26 junho 2020

+ perto do céu

Enquanto eu te escrevo,
Sarajevo morre lenta
uma morte amordaçada
no silêncio dos tiros
e na paz da granada.
A noite acoita o metralhar
será homem ou fera
este triste uivar?
Posso ver as avenidas,
coloridas, presentes,
hoje sombras despidas
do passado distante.
A vez do vizinho
que hoje foi a enterrar,
sozinho, claro, que morrer é ficar.
Os amantes ali estão
abraçados no asfalto
onde as balas lá do alto
os apanharam à traição,
no coração, que é o sítio ideal
para quem mata a paixão,
que amar é fatal.

(refrão)

+ perto do céu
anjo d'alma azul
+ perto do céu
+ longe que o sul.

Calor, já não há,
só se for o da mortalha
que é o lençol que me agasalha
e a cama onde me deito
e me enrolo sobre o peito,
recordando o céu azul,
e quer a norte quer a sul
a liberdade de fugir.
Ficar a resistir,
morrer, nem pensar,
que a coragem de aqui estar,
como ontem em Guernica,
é a vontade de quem fica.
Vazia a dispensa
é pior a indiferença.
Auschwitz ou Buchenwald
que afinal foram debalde,
porque as câmaras de gás
não ficaram para trás
estão aqui à minha frente.
Eu só quero estar presente
de novo em Nuremberga,
porque um povo não se verga.

(refrão)

Por isso aqui estou
com arma sem munição,
carne para canhão
para contar toda a verdade…
… e liberdade.
E no futuro, nem sequer se vão lembrar
que tudo dói, mesmo Tolstoi
lido à luz da curta vela.
Sarajevo donzela
tantas vezes violada,
sempre só, abandonada.
Tudo o que tenho
é o empenho de quem sonha.
O silêncio é vergonha,
arma mortal, punhal
que mata e maltrata
escondido, sem ruído,
tantas vezes repetido,
e penetra no meu corpo,
que deixa morto
pelas costas…
sem resposta.

Agora é de vez.
Faz frio no inferno deste Inverno.
Cada bomba é uma sombra de indiferença.
Crença que tem que mudar.
Há que gritar e mostrar
ao mundo os mortos
que o mundo ignora
e demora a perceber.
Uso a caneta
que é a minha baioneta,
país eterno
que deixo no caderno
tenho medo que me esqueças
e me peças para calar a voz,
mas não o faças,
porque ontem foram outros
e hoje nós.

(refrão)

Pedro Abrunhosa, in Viagens


Mais Perto do Céu, por Pedro Abrunhosa e os Bandemónio

Comentários: 3

Blogger Ricardo Santos escreveu...

Gosto bastante do Abrunhosa aqui com os Bandemónio.

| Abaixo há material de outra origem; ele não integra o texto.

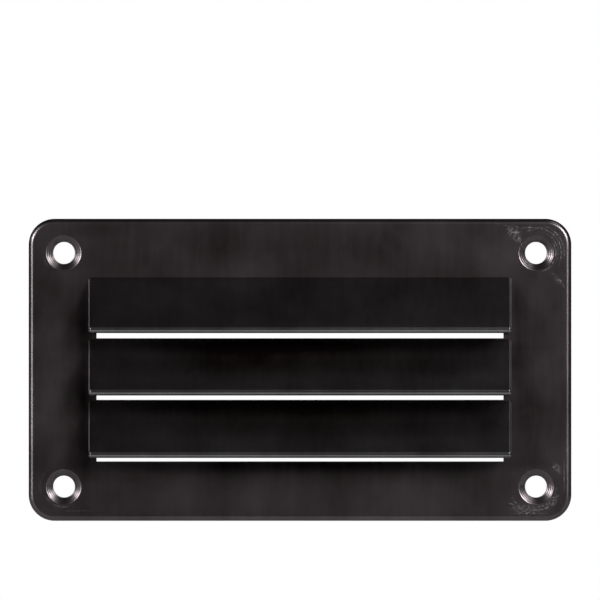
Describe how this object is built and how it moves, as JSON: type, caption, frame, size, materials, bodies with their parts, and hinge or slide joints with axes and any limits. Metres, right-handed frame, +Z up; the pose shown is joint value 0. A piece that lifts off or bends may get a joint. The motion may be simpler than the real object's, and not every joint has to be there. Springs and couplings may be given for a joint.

Excelente música e boa poesia, embora a poesia seja sempre difícil de interpretar !

26 junho, 2020 21:36  
Blogger Rogério G.V. Pereira escreveu...

Bem podia
dizer-se
que se trataria
de outra pandemia
a que chamamos guerra

a Banda não se chama
Bandemónio por acaso

27 junho, 2020 00:04  
Blogger Fernando Ribeiro escreveu...

Aqui temos um exemplo de que Pedro Abrunhosa não é só um bom músico. É também um bom poeta. Só é pena que nesta música ele fale tão depressa que quase não se consegue entender o que diz. E o que ele diz é importante.

Abrunhosa refere-se a Sarajevo, pois esta música é dos anos 90. Se fosse agora, referir-se-ia à Síria ou ao Iémen. Ou poderia referir-se à Palestina, ainda e sempre, que o corrupto Benjamin Netanyahu ameaça criminosamente pôr (ainda mais) a ferro e fogo.